Design of an electrochemical platform for the determination of diclofenac sodium utilizing a graphenized pencil graphite electrode modified with a Cu–Al layered double hydroxide/chicken feet yellow membrane

Abstract

A novel electrochemical sensor based on a Cu–Al layered double hydroxide (Cu–Al LDH)/chicken feet yellow membrane (CFYM) modified graphenized pencil graphite electrode (GPGE) was designed. The present modified electrode provides a simple voltammetric method for the sensitive detection of diclofenac (DCF) for the first time. In the first stage, a one-step potentiostatic method was utilized for the in situ synthesis of graphene oxide directly on the PGE surface in H₂SO₄ solution under optimized conditions. Then certain values of Cu–Al LDH (synthesized via a co-precipitation method), and CFYM dispersion in dimethylformamide was homogenized by sonication for 60 min. Finally, 10 μL of resulting dispersion was drop-cast on the surface of the GPGE. The structure and morphology of the surface of the modified electrode were characterized using SEM and XRD techniques. Compared with the unmodified pencil graphite electrode, the Cu–Al LDH/CFYM/GPGE modified electrode showed an enhanced electrochemical response toward DCF oxidation using cyclic voltammetry (CV) and differential pulse voltammetric (DPV) techniques. The effect of parameters such as the scan rate and pH value on the peak current was studied.

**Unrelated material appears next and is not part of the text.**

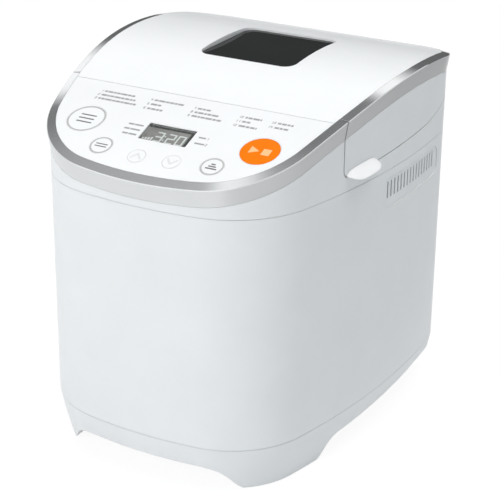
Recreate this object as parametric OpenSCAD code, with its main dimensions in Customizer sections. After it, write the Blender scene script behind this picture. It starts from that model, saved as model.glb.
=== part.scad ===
// Bread machine: a deep rounded housing on a skirted base, a control head at the front
// and a large hinged lid over the baking chamber behind it.
// +Z is up, -Y is the front with the controls, and the origin is under the centre of the body.

/* [Housing outline] */
// Widest width of the housing
body_w = 240; // [236:1:280]
// Depth of the housing, front to back
body_d = 282; // [278:1:320]
// How far the front face bows out
front_bulge = 25; // [20:1:32]
// How far each side bows out
side_bulge = 18; // [12:1:22]
// How far the back bows out
rear_bulge = 4; // [3:0.5:8]
// Corner radius at the front
front_corner_r = 67; // [56:1:76]
// Corner radius at the back
rear_corner_r = 44; // [38:1:52]
// Where the sides are widest, behind the middle
widest_y = 59; // [45:1:70]
// Wall of the plastic mouldings
wall = 2.5; // [2:0.1:3.2]

/* [Heights] */
// Top of the lid at its highest
body_h = 274.3; // [272:0.1:290]
// Top of the base
base_h = 35.4; // [34:0.1:40]
// Joint between the body shell and the top housing
housing_seam_z = 208.7; // [206:0.1:211]
// Where the lid is highest
arch_peak_y = 47; // [40:1:55]
// Radius of the arch behind the join
rear_arch_r = 342; // [320:1:380]
// Radius of the arch over the control head
front_arch_r = 526; // [480:1:600]
// Where the two arcs of the arch meet
arch_join_y = -16; // [-30:1:0]

/* [Silver trim] */
// Height of the silver band
band_h = 13.2; // [10:0.1:14]
// How far the band's top edge stands proud of the body
band_flare = 2; // [0:0.1:3]
// Width of the bevel above the band
bevel_w = 4.4; // [3.6:0.1:5.2]
// Height that the bevel rises
bevel_rise = 0.9; // [0.6:0.1:2]
// Thickness of the band
trim_wall = 2.4; // [2:0.1:3]

/* [Lid] */
// Middle of the gap between the control head and the lid, at the sides
lid_front_y = -50.1; // [-54:0.1:-47]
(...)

Under the optimized conditions, the Cu–Al LDH/CFYM/GPGE showed a linear current response for the oxidation of DCF in the range of 1.99–23.44 μM. The sensitivity, limit of detection (LOD), and limit of quantification (LOQ) of the proposed sensor for the detection of the DCF were calculated to be 6.02 μA μM⁻¹, 1.91 μM, and 6.39 μM, respectively. Moreover, the modified electrode was successfully examined for the detection of DCF in real samples.